— Provided information —

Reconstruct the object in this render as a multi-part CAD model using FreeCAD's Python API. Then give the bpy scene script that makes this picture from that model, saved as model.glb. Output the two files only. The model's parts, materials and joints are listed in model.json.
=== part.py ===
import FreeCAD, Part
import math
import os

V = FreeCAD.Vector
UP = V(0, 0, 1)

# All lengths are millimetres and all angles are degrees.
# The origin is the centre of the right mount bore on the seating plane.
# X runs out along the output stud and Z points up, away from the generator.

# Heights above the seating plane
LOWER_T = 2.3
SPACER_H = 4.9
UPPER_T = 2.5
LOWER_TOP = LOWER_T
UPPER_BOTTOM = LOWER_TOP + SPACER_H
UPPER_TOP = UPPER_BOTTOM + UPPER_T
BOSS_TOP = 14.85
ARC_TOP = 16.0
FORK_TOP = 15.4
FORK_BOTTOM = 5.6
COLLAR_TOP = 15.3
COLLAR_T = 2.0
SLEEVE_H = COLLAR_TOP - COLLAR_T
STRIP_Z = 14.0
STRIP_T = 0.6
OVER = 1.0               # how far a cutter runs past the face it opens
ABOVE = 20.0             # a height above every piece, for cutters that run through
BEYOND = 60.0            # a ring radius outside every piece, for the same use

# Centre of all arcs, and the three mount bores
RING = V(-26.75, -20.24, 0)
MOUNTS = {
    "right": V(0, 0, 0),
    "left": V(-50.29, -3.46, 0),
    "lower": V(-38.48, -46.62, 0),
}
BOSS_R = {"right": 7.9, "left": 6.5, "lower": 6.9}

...

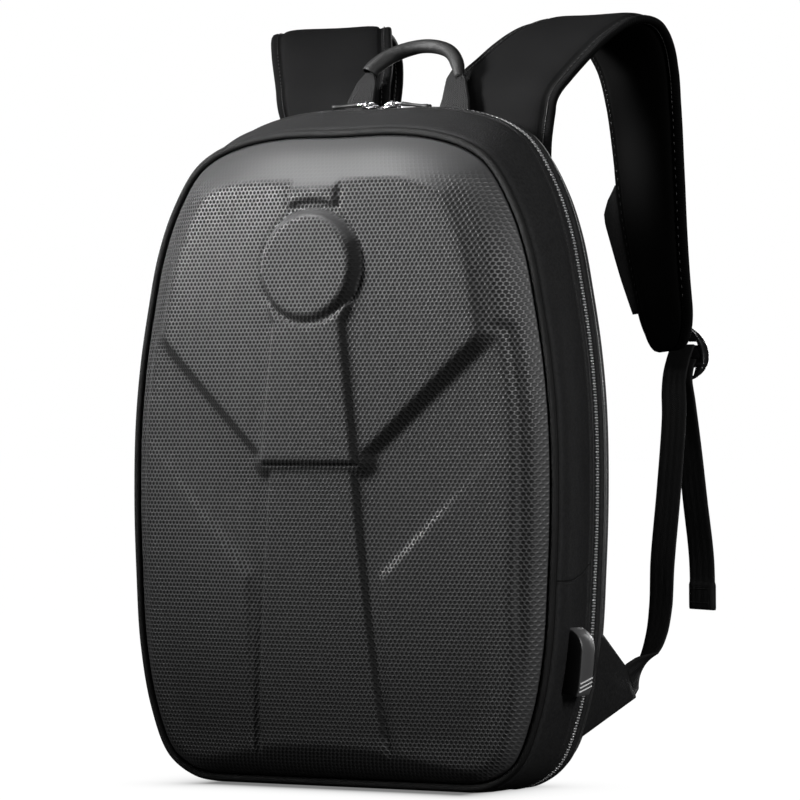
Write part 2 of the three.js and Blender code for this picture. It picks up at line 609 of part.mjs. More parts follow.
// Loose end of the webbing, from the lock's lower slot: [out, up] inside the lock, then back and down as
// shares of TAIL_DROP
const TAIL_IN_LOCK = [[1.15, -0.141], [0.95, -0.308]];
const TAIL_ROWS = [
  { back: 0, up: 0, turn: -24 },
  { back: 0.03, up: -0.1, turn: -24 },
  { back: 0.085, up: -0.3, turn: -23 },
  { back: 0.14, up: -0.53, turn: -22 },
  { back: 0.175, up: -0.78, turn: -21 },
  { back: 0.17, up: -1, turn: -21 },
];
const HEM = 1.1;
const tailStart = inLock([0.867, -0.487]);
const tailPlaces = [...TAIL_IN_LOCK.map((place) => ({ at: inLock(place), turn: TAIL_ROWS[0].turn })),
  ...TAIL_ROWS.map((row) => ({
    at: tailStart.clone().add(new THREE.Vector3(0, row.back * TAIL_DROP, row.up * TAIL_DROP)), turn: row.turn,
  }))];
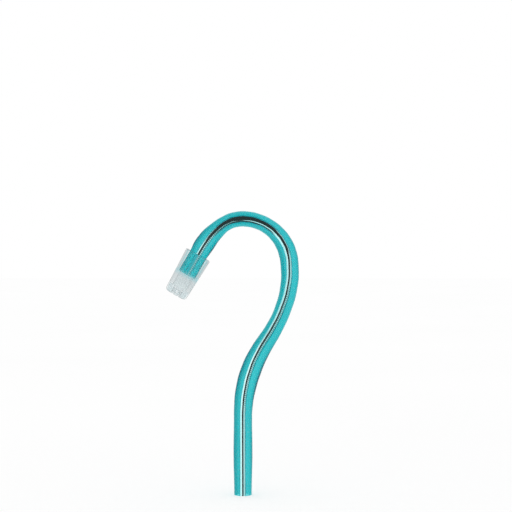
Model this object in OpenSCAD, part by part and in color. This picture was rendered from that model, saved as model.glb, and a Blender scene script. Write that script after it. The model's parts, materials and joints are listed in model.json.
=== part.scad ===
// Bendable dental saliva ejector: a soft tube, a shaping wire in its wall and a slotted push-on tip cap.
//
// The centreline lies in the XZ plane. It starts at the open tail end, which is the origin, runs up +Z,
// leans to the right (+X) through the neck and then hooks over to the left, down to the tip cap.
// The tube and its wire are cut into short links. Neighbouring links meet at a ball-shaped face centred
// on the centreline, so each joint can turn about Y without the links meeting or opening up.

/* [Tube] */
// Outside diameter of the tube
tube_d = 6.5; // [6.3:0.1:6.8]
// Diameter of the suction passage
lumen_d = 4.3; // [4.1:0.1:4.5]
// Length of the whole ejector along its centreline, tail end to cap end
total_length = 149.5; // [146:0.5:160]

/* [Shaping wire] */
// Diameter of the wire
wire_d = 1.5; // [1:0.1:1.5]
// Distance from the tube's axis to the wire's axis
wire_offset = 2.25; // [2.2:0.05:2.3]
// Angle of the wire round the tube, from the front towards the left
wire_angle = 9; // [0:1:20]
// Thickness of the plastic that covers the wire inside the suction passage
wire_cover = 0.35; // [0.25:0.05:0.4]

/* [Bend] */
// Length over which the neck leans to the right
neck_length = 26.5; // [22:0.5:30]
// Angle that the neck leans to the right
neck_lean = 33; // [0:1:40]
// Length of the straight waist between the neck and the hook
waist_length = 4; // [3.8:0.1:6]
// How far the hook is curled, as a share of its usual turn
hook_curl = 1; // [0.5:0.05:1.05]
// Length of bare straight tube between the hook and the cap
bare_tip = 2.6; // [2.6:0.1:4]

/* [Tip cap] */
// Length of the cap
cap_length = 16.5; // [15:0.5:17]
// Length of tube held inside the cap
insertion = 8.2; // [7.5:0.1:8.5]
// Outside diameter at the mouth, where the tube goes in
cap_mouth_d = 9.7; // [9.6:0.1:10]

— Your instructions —
Everything from the line with "Reconstruct the object" through the line with "# X runs out", both ends included, should be repeated exactly; nothing else should appear.

— Task solution —
Reconstruct the object in this render as a multi-part CAD model using FreeCAD's Python API. Then give the bpy scene script that makes this picture from that model, saved as model.glb. Output the two files only. The model's parts, materials and joints are listed in model.json.
=== part.py ===
import FreeCAD, Part
import math
import os

V = FreeCAD.Vector
UP = V(0, 0, 1)

# All lengths are millimetres and all angles are degrees.
# The origin is the centre of the right mount bore on the seating plane.
# X runs out along the output stud and Z points up, away from the generator.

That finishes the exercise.